## Material
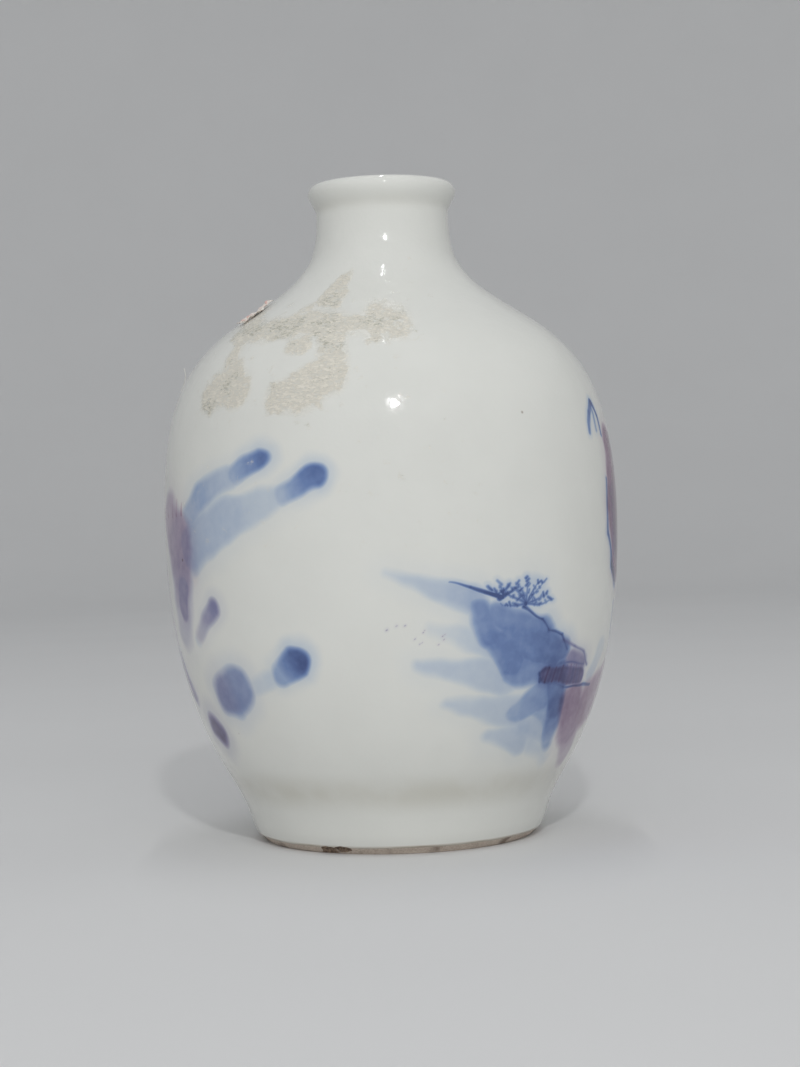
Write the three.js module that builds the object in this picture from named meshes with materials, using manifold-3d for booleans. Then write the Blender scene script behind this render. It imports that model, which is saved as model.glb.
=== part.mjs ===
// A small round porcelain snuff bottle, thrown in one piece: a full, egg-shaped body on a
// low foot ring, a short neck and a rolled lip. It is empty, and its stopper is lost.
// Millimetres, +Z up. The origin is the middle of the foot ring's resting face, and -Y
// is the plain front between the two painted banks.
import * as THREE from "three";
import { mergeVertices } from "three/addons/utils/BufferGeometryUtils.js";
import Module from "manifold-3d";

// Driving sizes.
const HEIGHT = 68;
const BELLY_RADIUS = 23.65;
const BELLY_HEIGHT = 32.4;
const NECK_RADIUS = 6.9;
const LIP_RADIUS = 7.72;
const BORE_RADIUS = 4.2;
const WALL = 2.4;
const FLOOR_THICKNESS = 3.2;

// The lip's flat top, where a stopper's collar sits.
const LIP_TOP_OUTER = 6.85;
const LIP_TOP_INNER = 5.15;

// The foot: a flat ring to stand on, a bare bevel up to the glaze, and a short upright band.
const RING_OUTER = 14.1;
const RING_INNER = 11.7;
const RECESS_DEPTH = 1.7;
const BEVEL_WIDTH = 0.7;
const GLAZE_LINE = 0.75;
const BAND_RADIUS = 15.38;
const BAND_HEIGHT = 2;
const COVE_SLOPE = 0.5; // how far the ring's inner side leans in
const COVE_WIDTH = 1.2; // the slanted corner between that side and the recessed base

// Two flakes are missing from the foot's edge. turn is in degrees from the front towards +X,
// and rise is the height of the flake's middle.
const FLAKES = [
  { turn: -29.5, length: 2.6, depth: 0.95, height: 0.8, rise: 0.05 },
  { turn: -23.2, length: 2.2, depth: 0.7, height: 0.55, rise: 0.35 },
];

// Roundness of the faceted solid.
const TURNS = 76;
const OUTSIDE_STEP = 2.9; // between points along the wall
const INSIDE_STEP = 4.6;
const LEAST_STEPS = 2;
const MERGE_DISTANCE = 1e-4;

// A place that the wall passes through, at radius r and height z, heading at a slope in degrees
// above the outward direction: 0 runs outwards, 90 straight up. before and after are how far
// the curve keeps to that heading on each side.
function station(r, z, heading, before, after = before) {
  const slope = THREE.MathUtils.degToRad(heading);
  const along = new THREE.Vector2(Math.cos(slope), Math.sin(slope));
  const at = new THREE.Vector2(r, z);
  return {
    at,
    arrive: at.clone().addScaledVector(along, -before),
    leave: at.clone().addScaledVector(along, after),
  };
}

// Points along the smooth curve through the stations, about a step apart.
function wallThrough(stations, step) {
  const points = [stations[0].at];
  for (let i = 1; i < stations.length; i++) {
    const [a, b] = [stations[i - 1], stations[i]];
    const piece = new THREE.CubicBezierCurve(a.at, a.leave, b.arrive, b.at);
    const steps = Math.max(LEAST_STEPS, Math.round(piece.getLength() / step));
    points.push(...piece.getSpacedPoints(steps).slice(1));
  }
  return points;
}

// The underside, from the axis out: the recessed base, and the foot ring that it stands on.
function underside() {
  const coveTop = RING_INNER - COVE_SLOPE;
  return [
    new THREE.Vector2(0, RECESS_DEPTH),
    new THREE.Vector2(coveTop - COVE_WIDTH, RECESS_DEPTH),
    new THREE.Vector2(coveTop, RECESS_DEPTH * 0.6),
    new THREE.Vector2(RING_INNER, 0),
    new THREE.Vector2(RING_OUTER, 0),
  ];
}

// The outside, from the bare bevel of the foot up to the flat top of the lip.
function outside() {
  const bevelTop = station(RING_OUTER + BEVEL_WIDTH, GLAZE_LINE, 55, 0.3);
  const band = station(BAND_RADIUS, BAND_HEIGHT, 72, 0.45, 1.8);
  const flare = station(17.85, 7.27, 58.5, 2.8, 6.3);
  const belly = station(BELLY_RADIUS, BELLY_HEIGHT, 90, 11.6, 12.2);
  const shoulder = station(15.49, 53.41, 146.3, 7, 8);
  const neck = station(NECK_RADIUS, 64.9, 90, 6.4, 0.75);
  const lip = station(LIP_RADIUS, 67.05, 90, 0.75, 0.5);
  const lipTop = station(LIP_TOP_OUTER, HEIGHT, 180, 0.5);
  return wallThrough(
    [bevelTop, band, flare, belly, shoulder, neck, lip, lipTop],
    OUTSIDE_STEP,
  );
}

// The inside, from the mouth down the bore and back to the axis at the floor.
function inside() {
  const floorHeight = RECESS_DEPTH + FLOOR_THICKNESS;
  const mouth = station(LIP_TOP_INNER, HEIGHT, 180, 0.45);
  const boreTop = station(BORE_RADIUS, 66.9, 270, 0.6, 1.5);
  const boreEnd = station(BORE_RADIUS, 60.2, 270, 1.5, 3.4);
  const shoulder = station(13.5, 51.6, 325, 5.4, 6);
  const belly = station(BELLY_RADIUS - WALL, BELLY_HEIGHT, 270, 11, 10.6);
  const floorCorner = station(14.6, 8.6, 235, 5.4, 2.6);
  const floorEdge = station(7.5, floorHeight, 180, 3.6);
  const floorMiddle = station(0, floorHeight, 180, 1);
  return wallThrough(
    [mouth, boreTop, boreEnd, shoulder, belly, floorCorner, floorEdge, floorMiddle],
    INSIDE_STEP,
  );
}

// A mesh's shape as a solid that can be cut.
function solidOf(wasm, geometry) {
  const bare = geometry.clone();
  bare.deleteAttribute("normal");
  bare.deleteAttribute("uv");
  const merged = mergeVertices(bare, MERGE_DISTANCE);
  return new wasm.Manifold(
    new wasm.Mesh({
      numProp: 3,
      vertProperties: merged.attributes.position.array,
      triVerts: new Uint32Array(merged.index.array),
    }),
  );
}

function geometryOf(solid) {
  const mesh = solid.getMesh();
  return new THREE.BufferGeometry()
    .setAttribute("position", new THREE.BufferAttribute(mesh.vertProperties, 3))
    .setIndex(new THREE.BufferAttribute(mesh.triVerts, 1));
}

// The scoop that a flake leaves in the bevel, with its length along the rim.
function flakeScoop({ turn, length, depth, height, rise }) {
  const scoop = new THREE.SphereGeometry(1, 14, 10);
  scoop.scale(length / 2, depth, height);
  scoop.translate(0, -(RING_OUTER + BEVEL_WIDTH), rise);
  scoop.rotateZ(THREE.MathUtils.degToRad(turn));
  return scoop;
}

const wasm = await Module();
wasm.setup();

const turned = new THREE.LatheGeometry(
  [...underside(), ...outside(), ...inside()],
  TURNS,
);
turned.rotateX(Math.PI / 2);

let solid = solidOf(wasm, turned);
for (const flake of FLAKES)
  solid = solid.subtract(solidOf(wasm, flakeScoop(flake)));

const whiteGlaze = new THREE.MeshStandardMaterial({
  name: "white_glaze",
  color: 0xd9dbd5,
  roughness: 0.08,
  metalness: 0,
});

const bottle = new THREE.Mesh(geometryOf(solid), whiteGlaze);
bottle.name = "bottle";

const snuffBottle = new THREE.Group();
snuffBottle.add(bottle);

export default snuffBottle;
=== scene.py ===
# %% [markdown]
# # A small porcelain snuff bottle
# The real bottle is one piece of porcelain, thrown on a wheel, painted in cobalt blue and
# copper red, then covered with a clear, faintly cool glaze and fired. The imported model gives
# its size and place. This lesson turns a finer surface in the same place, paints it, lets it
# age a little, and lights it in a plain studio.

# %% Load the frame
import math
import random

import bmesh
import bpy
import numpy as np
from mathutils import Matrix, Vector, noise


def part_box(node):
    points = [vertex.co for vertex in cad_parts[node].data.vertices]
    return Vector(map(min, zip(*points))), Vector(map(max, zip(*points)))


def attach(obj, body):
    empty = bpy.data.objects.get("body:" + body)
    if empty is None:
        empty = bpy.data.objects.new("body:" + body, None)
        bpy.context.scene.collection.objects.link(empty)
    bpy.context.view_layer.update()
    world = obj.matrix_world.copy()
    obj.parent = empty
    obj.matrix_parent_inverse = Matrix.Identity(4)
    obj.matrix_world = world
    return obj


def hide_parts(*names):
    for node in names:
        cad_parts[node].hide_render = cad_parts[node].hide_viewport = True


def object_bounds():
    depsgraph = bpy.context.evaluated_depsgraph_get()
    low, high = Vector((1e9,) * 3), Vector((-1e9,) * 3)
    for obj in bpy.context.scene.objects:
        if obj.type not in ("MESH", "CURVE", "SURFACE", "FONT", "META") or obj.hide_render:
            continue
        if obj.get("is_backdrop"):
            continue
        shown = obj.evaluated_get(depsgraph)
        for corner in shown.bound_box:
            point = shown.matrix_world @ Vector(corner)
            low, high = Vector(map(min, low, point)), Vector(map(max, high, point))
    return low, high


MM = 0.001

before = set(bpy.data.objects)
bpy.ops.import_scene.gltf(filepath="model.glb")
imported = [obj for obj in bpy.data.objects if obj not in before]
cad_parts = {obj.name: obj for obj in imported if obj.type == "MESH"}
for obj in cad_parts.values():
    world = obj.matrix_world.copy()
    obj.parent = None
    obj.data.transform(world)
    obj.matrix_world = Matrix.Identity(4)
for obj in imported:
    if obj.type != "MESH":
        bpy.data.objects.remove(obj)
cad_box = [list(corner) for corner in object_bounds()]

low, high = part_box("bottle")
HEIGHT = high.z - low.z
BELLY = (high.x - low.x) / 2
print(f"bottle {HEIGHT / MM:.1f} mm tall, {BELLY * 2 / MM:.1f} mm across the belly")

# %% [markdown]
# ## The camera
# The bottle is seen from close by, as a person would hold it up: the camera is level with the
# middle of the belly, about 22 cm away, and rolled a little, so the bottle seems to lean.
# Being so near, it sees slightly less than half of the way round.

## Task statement
Quote exactly the first line of the data and every line after it through the one holding "const COVE_WIDTH = 1.2;".

## Expected answer
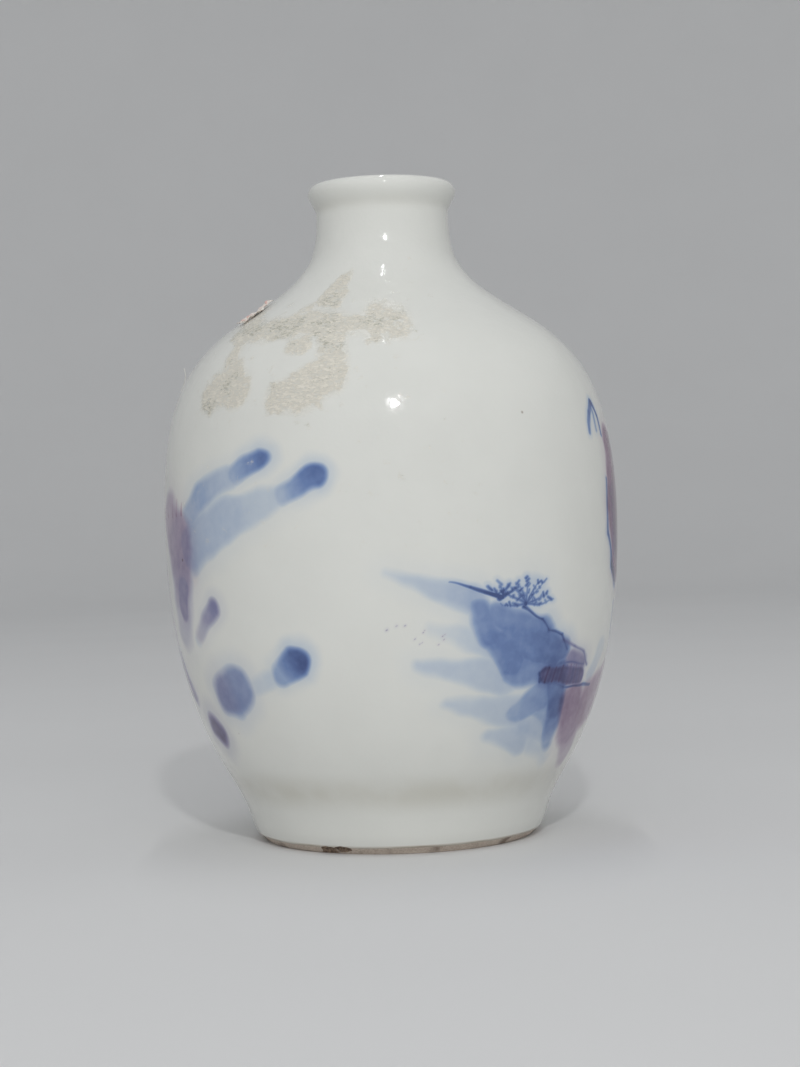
Write the three.js module that builds the object in this picture from named meshes with materials, using manifold-3d for booleans. Then write the Blender scene script behind this render. It imports that model, which is saved as model.glb.
=== part.mjs ===
// A small round porcelain snuff bottle, thrown in one piece: a full, egg-shaped body on a
// low foot ring, a short neck and a rolled lip. It is empty, and its stopper is lost.
// Millimetres, +Z up. The origin is the middle of the foot ring's resting face, and -Y
// is the plain front between the two painted banks.
import * as THREE from "three";
import { mergeVertices } from "three/addons/utils/BufferGeometryUtils.js";
import Module from "manifold-3d";

// Driving sizes.
const HEIGHT = 68;
const BELLY_RADIUS = 23.65;
const BELLY_HEIGHT = 32.4;
const NECK_RADIUS = 6.9;
const LIP_RADIUS = 7.72;
const BORE_RADIUS = 4.2;
const WALL = 2.4;
const FLOOR_THICKNESS = 3.2;

// The lip's flat top, where a stopper's collar sits.
const LIP_TOP_OUTER = 6.85;
const LIP_TOP_INNER = 5.15;

// The foot: a flat ring to stand on, a bare bevel up to the glaze, and a short upright band.
const RING_OUTER = 14.1;
const RING_INNER = 11.7;
const RECESS_DEPTH = 1.7;
const BEVEL_WIDTH = 0.7;
const GLAZE_LINE = 0.75;
const BAND_RADIUS = 15.38;
const BAND_HEIGHT = 2;
const COVE_SLOPE = 0.5; // how far the ring's inner side leans in
const COVE_WIDTH = 1.2; // the slanted corner between that side and the recessed base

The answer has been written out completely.